Prince Andrei Dadiani was a chess player, sponsor and organizer. He sponsored and played in the first Kiev chess tournament of 1900, attaining second place behind Nikolaev and sponsored the 2nd (1902) and 3rd(1903) all-Russian tournaments in Kiev. He helped sponsor or organize the Belle Epoch chess tournaments at Monte Carlo in 1901, 1902 and 1903 and Barmen in 1905.

Due to his position, Dadiani participated in very few tournaments. Besides winning amateur tournament Homberg in 1864 and placing second in Kiev 1900, he came in first in St. Petersburg 1881–82. He is also said to have played in a tournament in Rome between 1867 and 1881, but this is unsubstantiated.

Many of his games were published by Numa Preti in "La Strategie" and by William Steinitz in his International Chess Magazine. British Chess Magazine dedicated its June–July 1892 issue to Dadiani.

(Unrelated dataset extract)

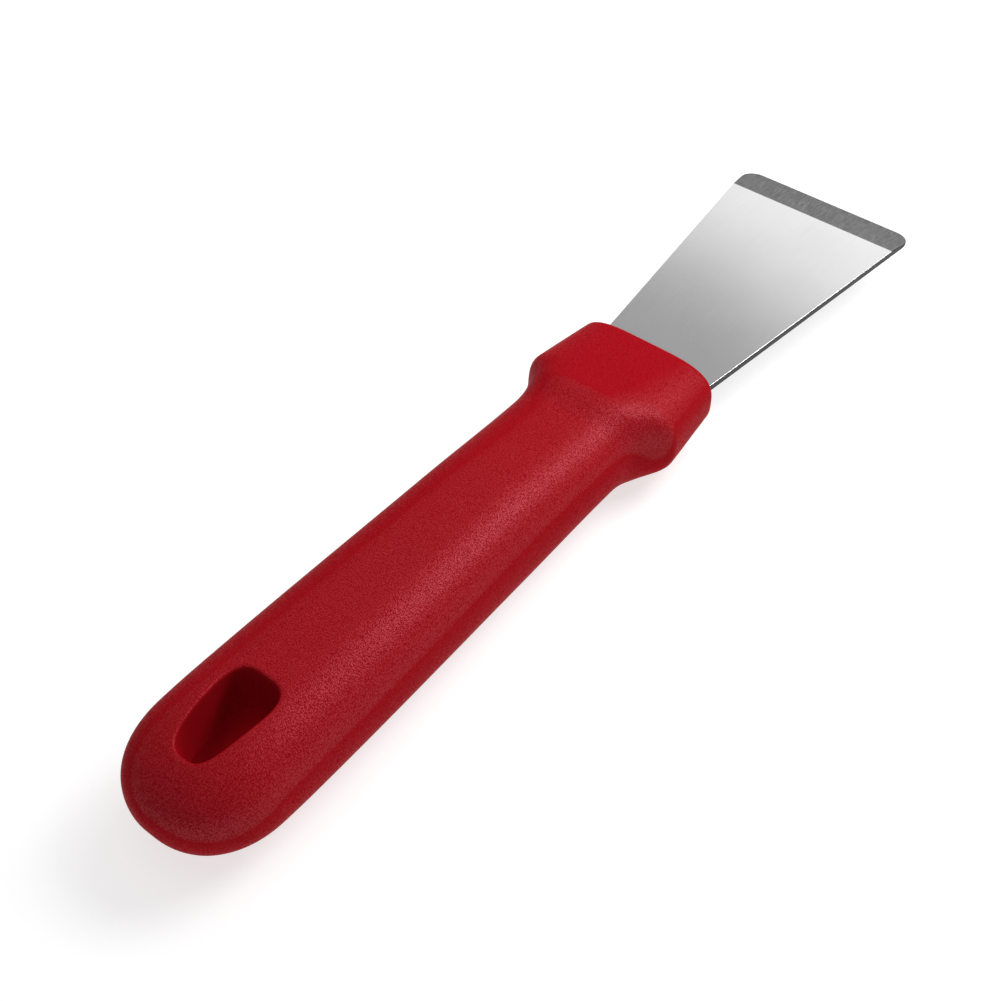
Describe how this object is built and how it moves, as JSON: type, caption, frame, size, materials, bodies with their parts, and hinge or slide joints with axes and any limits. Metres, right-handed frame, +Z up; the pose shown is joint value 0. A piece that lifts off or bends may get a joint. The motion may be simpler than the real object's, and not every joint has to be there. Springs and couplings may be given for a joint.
{
  "type": "hive tool",
  "caption": "Hive scraper: a flat stainless blade that widens to a ground edge, moulded into a rounded plastic handle with a guard and a hang slot.",
  "frame": {"origin": "on the surface that the tool lies on, below the middle of its bounding box", "axes": "+Y from the handle's butt to the blade's ground edge, +X to the right, +Z up, away from the underside"},
  "size_m": [0.0422, 0.21, 0.021],
  "materials": {
    "blade_steel": "satin stainless sheet with a finely ground edge",
    "handle_plastic": "fine-grained matte red moulding, smoother in the slot"
  },
  "bodies": {
    "root": {"blade": "blade_steel", "handle": "handle_plastic"}
  },
  "joints": []
}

In 1903, Mikhail Chigorin was invited to the Monte Carlo tournament. Dadiani, operating under the idea that Chigorin had insulted him on an earlier occasion, refused to sponsor the tournament if Chigorin remained. The committee honored Dadiani's wishes and excluded Chigorin. Dadiani did indemnify Chigorin for the inconvenience to the sum of 1500 francs, which was slightly more than the value of third prize.

After his death, some people accused Dadiani of having falsified or pre-arranged his brilliancies. Although none of these claims have even been substantiated, it is known that he remunerated Steinitz and Preti for publishing his games and was later accused by Fedor Duz-Chotimirski of sending in his own wins while covering up his opponents wins.. Thus, it is hard to establish how good a chess-player he really was.

Emmanuel Schiffers published a book of Prince Dadiani's end-games, Fins de Partie de S.A.S. le Prince Dadian de Mingrelie (Kiev, 1903) and Tengiz Giorgadze published "Ygraet A. Dadiani" ("Play Andrey Dadiani") in "Soviet Georgia" (Tbilisi, 1972).